(Entries with model source code)
----------
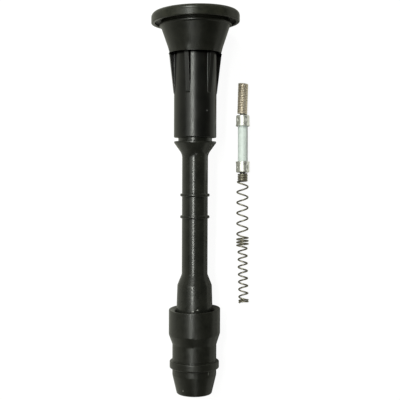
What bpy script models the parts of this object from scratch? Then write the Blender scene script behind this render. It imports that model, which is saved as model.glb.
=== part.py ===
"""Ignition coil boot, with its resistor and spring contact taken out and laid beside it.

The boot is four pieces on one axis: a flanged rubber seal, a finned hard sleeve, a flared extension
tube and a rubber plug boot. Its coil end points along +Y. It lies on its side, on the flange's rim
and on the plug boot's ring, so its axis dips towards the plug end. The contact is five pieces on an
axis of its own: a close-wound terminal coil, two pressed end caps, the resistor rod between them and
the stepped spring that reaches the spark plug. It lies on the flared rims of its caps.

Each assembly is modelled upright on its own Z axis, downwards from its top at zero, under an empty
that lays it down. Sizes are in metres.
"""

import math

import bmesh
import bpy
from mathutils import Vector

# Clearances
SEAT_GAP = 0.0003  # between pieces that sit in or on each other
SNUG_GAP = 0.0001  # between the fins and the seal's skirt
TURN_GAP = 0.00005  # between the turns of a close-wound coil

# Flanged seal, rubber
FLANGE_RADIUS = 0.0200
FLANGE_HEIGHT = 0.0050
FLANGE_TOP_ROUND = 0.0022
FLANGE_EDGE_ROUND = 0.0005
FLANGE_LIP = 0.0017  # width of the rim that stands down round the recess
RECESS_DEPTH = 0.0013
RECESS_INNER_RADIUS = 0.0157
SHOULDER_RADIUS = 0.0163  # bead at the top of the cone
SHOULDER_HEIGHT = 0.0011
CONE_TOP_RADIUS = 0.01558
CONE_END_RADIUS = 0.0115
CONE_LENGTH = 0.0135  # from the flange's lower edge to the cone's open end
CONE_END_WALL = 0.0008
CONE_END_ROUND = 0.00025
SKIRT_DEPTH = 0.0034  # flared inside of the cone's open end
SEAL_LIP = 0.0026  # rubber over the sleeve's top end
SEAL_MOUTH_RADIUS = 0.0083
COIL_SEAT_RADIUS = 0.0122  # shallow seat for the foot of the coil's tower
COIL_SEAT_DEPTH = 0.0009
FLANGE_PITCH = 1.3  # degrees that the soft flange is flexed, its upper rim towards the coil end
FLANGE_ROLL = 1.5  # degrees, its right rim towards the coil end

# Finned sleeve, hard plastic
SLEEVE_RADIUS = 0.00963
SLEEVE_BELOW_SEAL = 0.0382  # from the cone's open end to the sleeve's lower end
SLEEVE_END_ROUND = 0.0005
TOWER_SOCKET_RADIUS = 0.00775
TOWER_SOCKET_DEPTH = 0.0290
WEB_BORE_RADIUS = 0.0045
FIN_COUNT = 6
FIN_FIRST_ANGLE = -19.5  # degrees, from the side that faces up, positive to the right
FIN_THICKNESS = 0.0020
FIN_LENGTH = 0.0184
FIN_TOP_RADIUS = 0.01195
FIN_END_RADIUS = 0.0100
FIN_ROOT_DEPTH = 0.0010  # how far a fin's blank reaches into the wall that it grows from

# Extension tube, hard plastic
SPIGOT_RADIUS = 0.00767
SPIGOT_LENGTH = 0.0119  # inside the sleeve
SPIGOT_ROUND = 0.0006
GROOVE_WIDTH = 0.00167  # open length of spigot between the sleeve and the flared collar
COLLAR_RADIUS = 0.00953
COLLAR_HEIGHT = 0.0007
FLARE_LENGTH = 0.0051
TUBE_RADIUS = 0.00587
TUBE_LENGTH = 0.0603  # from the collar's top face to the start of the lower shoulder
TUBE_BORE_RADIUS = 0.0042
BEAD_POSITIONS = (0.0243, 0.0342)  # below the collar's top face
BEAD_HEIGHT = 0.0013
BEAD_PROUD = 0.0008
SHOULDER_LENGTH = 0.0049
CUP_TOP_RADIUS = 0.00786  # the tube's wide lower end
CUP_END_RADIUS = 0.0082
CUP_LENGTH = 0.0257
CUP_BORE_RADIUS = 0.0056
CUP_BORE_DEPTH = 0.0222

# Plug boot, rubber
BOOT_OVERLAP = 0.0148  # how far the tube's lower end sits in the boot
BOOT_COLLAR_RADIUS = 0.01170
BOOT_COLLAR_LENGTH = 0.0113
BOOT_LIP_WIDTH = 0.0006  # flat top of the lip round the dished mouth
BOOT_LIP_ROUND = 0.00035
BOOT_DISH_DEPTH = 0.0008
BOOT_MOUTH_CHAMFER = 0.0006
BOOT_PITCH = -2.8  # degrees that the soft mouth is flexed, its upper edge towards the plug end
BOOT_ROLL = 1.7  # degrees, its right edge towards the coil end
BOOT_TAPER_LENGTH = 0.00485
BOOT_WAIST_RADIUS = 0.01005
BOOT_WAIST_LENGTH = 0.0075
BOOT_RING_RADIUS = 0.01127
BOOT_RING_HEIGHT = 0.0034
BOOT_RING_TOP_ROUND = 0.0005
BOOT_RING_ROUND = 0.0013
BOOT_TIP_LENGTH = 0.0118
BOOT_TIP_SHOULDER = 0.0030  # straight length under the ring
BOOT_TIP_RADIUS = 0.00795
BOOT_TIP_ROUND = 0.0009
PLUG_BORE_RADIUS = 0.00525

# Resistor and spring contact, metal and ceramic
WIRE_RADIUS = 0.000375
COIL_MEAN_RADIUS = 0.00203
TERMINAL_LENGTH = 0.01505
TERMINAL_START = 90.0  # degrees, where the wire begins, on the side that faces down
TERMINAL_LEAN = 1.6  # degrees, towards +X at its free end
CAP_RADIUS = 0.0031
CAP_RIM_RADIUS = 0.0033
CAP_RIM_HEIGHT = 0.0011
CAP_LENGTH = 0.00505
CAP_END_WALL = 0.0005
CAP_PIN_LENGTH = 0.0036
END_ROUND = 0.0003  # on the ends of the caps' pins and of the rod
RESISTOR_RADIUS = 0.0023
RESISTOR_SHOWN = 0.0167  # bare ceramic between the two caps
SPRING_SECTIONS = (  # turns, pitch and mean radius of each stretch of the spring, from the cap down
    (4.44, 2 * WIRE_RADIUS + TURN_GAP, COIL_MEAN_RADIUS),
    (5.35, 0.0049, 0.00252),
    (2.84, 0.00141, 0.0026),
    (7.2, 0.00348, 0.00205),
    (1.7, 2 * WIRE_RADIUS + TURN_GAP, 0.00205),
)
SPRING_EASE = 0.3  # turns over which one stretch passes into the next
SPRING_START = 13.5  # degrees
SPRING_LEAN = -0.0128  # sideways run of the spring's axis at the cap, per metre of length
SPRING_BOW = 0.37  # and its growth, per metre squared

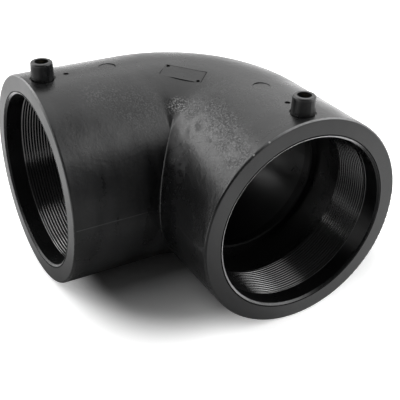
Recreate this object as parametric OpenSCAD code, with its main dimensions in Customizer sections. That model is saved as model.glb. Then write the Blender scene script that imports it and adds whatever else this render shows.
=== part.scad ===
----------
== What you have to do ==
Emit, unaltered, the lines from the top of the listing down through the line that holds "TURN_GAP = 0.00005"; emit nothing else.

== Result of this exercise ==
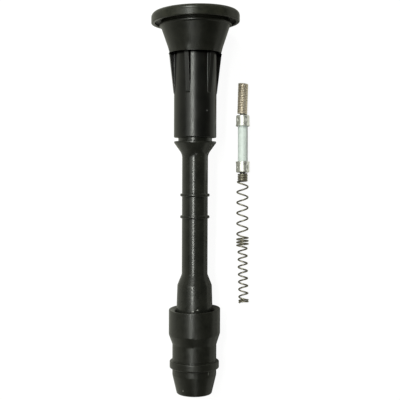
What bpy script models the parts of this object from scratch? Then write the Blender scene script behind this render. It imports that model, which is saved as model.glb.
=== part.py ===
"""Ignition coil boot, with its resistor and spring contact taken out and laid beside it.

The boot is four pieces on one axis: a flanged rubber seal, a finned hard sleeve, a flared extension
tube and a rubber plug boot. Its coil end points along +Y. It lies on its side, on the flange's rim
and on the plug boot's ring, so its axis dips towards the plug end. The contact is five pieces on an
axis of its own: a close-wound terminal coil, two pressed end caps, the resistor rod between them and
the stepped spring that reaches the spark plug. It lies on the flared rims of its caps.

Each assembly is modelled upright on its own Z axis, downwards from its top at zero, under an empty
that lays it down. Sizes are in metres.
"""

import math

import bmesh
import bpy
from mathutils import Vector

# Clearances
SEAT_GAP = 0.0003  # between pieces that sit in or on each other
SNUG_GAP = 0.0001  # between the fins and the seal's skirt
TURN_GAP = 0.00005  # between the turns of a close-wound coil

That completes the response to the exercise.